I don’t know. It’s not a movement or anything like that. To say that there’s a record number of Dallas films at Sundance isn’t to suggest that there are actually all that many – to my knowledge, the films that are playing at Sundance that have Dallas ties were all made be folks I know and work with, and we all coincidentally had new projects this year. We’ve all been working for a long time and trying our best to make quality work. We’ve never catered to the lower denominations; we’ve never done this for the money. We’ve just tried to grow as people and directors and make good films and, over the past few years, people have started recognizing it. Perseverance is a big part of it, and I think we’ve all been persevering for about the same amount of time. And then there’s luck, which helps too.

There’s not really a film community in Dallas the way there is in Austin – my film community is my friends and we rely on each other and help each other out and go see movies together. We all generally have the same taste and just enjoy hanging out. But there’s nothing official, no monthly meetings, nothing organized. We all just do our thing.

On the other hand, there is a film industry in Dallas, in so much as there is a lot of commercial and television work done here, and that makes it easier to find resources and also to make a living in between films. Companies like MPS Films and Panavision have both helped us out a tremendous amount. Ideaman Productions, a boutique production company over in the design district, has been enormously instrumental in getting our films made. We work in the commercial world to pay the bills, and then convince the talented folks we work with or rent equipment from to help us out on the passion projects that have no budget. There’s always someone we can call if we need an extra piece of equipment or advice on how to make a special effect work. Everyone’s friendly and willing to help out. It’s an enormously supportive environment.

When we meet people and say we’re from Texas, they usually assume we’re from Austin. There’s a perception that it’s the only cool city in Texas – the blue belt buckle in the big red state, as they say.
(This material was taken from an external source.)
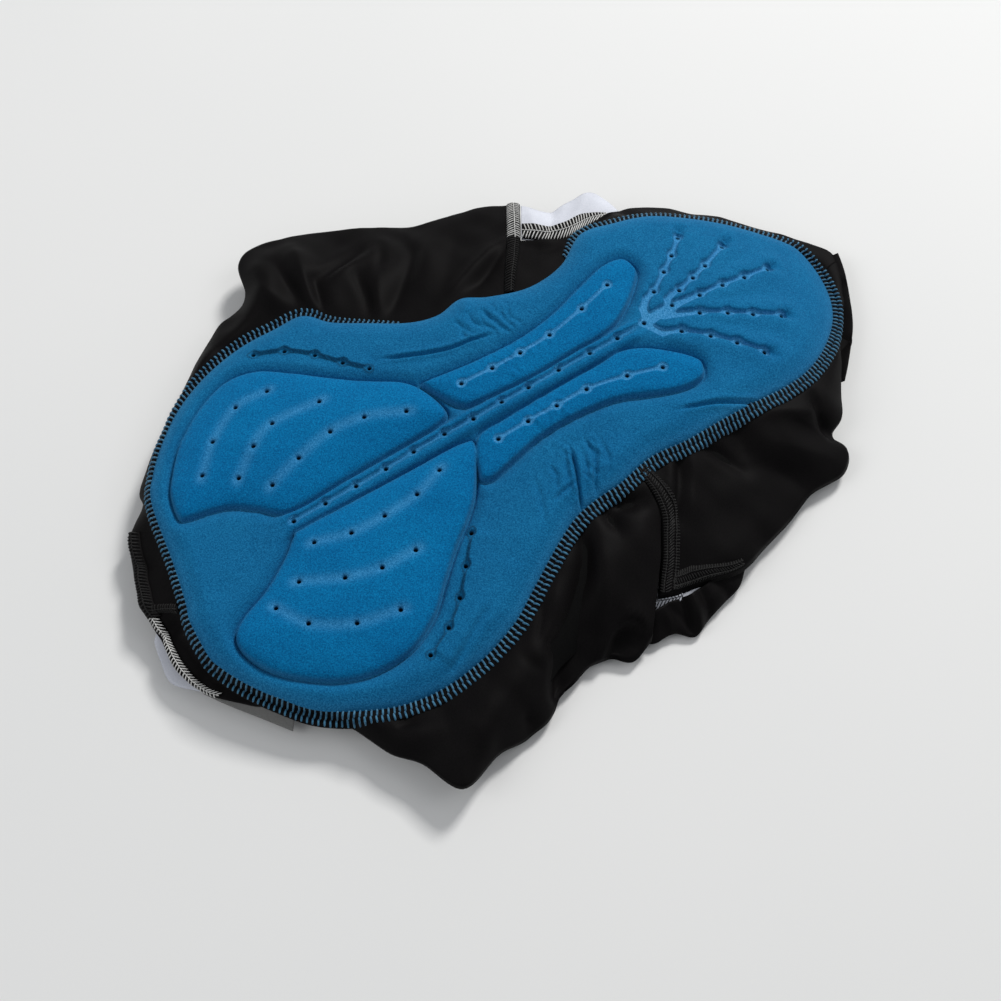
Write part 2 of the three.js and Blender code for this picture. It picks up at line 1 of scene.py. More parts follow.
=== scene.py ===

In a way, that’s true, and it’s actually a benefit, in that being in DFW is equivocal to being off the beaten path. I like that, although I didn’t always. I used to shuffle my feet awkwardly and admit that I was from Dallas. But I like it now. Dallas doesn’t have an identity the way Austin does, which in turn makes us seem a little bit more unpredictable. And that’s good. Also, after living in Austin for a bit, I realized that I like the culture here. Museums and art house movie theaters, and lots of people who appreciate them. It’s a great city for the arts.

On staying in Dallas long term:

I don’t have a slavish devotion to my geographical particulars. I love Texas and have made a point of setting my films therein, but each movie is different and who knows what tomorrow will bring. The coasts don’t exert any particular pull, but there is certainly a point at which living in LA has been and will be a convenience I need to take advantage of. So maybe I won’t always live in Dallas, but regardless, it’ll always be home to me. My family lives here. I’m a homebody. I’ve lived in LA in the past, and at a certain point I always find myself missing Texas in general and Dallas in particular. I’ve been gone most of this year, working on this movie, and I missed things like running on the Katy Trail by my house and walking to get coffee at Pearl Cup and eating at Spiral Diner (which is owned by my producer James M. Johnston). When I land at LAX, it makes me miss landing at DFW, and all that expanse of green around it. I love that it actually snows here, and the way the trees look in the winter. I remember something Owen Wilson said on the Rushmore commentary track. He described a scene as having a look that is very particular to Dallas around Thanksgiving. I know exactly what that look is, and I love it and will miss it if I’m ever not around.

I’m relatively lazy, and would love to wake up in my own bed and be able to drive to work in the morning. And if I’m living in Dallas and my next movie is happening, hopefully I can make it happen here and hire all my friends.